What needs to be done
Write out every line of the material exactly as it appears.

Input material
---

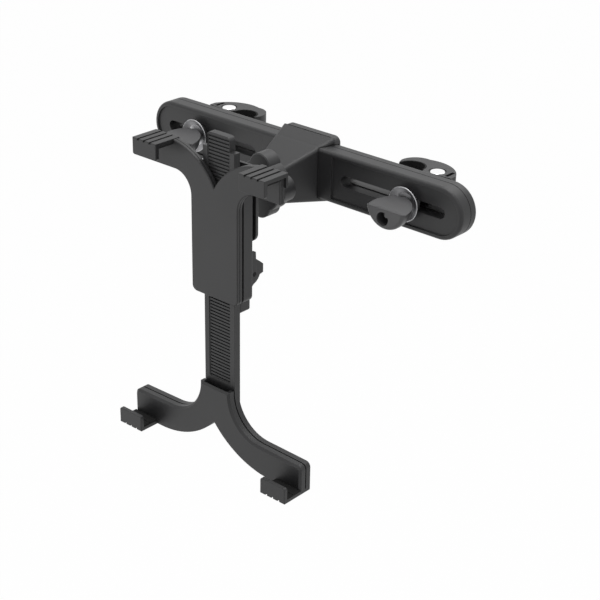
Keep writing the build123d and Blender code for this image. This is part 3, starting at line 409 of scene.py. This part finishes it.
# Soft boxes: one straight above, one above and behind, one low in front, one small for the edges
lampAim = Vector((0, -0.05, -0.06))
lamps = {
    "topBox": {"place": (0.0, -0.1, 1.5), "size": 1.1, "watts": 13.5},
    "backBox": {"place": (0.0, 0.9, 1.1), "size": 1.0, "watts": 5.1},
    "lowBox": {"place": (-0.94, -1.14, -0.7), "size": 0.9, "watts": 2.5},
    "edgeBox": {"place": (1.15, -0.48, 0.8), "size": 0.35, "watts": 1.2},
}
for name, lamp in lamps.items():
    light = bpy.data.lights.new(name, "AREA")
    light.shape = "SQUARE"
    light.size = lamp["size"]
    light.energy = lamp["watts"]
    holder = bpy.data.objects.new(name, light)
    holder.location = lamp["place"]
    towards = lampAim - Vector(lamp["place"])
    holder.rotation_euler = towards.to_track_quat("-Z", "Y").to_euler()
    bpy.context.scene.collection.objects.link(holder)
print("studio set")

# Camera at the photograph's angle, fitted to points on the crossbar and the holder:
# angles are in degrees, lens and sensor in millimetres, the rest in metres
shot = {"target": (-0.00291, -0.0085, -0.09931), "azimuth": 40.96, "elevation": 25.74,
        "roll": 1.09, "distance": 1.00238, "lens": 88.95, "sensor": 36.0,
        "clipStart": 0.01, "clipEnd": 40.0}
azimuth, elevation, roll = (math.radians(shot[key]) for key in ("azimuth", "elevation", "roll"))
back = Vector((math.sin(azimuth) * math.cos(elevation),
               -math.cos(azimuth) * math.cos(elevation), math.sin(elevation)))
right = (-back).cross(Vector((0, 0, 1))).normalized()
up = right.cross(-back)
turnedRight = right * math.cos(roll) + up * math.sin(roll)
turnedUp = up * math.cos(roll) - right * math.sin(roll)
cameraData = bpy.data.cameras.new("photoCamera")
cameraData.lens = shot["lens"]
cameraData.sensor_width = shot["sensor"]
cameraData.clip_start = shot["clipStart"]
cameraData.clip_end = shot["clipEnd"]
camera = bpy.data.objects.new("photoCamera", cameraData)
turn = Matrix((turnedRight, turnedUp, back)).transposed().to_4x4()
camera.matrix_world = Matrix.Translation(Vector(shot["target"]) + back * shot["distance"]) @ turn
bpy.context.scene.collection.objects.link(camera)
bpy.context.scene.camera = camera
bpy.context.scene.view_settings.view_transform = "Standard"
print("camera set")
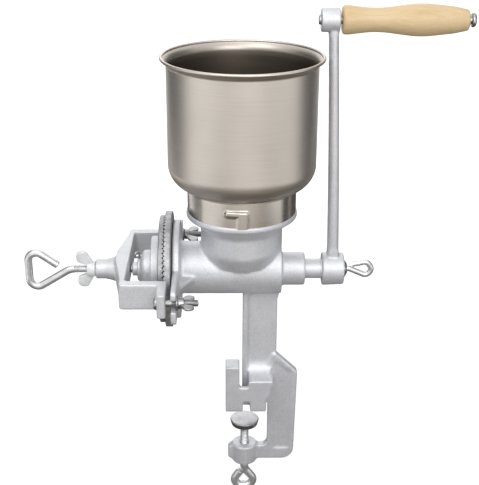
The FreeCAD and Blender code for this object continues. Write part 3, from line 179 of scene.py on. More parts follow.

---

Response to this task
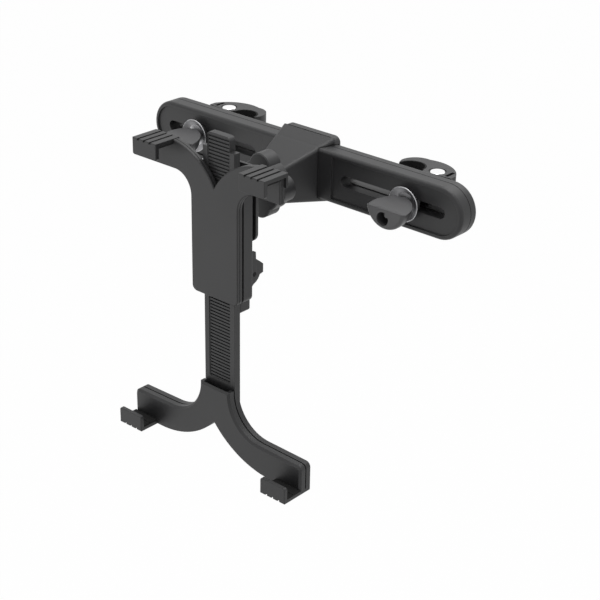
Keep writing the build123d and Blender code for this image. This is part 3, starting at line 409 of scene.py. This part finishes it.
# Soft boxes: one straight above, one above and behind, one low in front, one small for the edges
lampAim = Vector((0, -0.05, -0.06))
lamps = {
    "topBox": {"place": (0.0, -0.1, 1.5), "size": 1.1, "watts": 13.5},
    "backBox": {"place": (0.0, 0.9, 1.1), "size": 1.0, "watts": 5.1},
    "lowBox": {"place": (-0.94, -1.14, -0.7), "size": 0.9, "watts": 2.5},
    "edgeBox": {"place": (1.15, -0.48, 0.8), "size": 0.35, "watts": 1.2},
}
for name, lamp in lamps.items():
    light = bpy.data.lights.new(name, "AREA")
    light.shape = "SQUARE"
    light.size = lamp["size"]
    light.energy = lamp["watts"]
    holder = bpy.data.objects.new(name, light)
    holder.location = lamp["place"]
    towards = lampAim - Vector(lamp["place"])
    holder.rotation_euler = towards.to_track_quat("-Z", "Y").to_euler()
    bpy.context.scene.collection.objects.link(holder)
print("studio set")

# Camera at the photograph's angle, fitted to points on the crossbar and the holder:
# angles are in degrees, lens and sensor in millimetres, the rest in metres
shot = {"target": (-0.00291, -0.0085, -0.09931), "azimuth": 40.96, "elevation": 25.74,
        "roll": 1.09, "distance": 1.00238, "lens": 88.95, "sensor": 36.0,
        "clipStart": 0.01, "clipEnd": 40.0}
azimuth, elevation, roll = (math.radians(shot[key]) for key in ("azimuth", "elevation", "roll"))
back = Vector((math.sin(azimuth) * math.cos(elevation),
               -math.cos(azimuth) * math.cos(elevation), math.sin(elevation)))
right = (-back).cross(Vector((0, 0, 1))).normalized()
up = right.cross(-back)
turnedRight = right * math.cos(roll) + up * math.sin(roll)
turnedUp = up * math.cos(roll) - right * math.sin(roll)
cameraData = bpy.data.cameras.new("photoCamera")
cameraData.lens = shot["lens"]
cameraData.sensor_width = shot["sensor"]
cameraData.clip_start = shot["clipStart"]
cameraData.clip_end = shot["clipEnd"]
camera = bpy.data.objects.new("photoCamera", cameraData)
turn = Matrix((turnedRight, turnedUp, back)).transposed().to_4x4()
camera.matrix_world = Matrix.Translation(Vector(shot["target"]) + back * shot["distance"]) @ turn
bpy.context.scene.collection.objects.link(camera)
bpy.context.scene.camera = camera
bpy.context.scene.view_settings.view_transform = "Standard"
print("camera set")
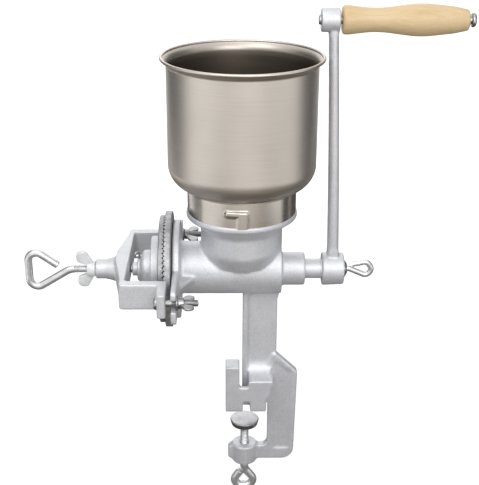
The FreeCAD and Blender code for this object continues. Write part 3, from line 179 of scene.py on. More parts follow.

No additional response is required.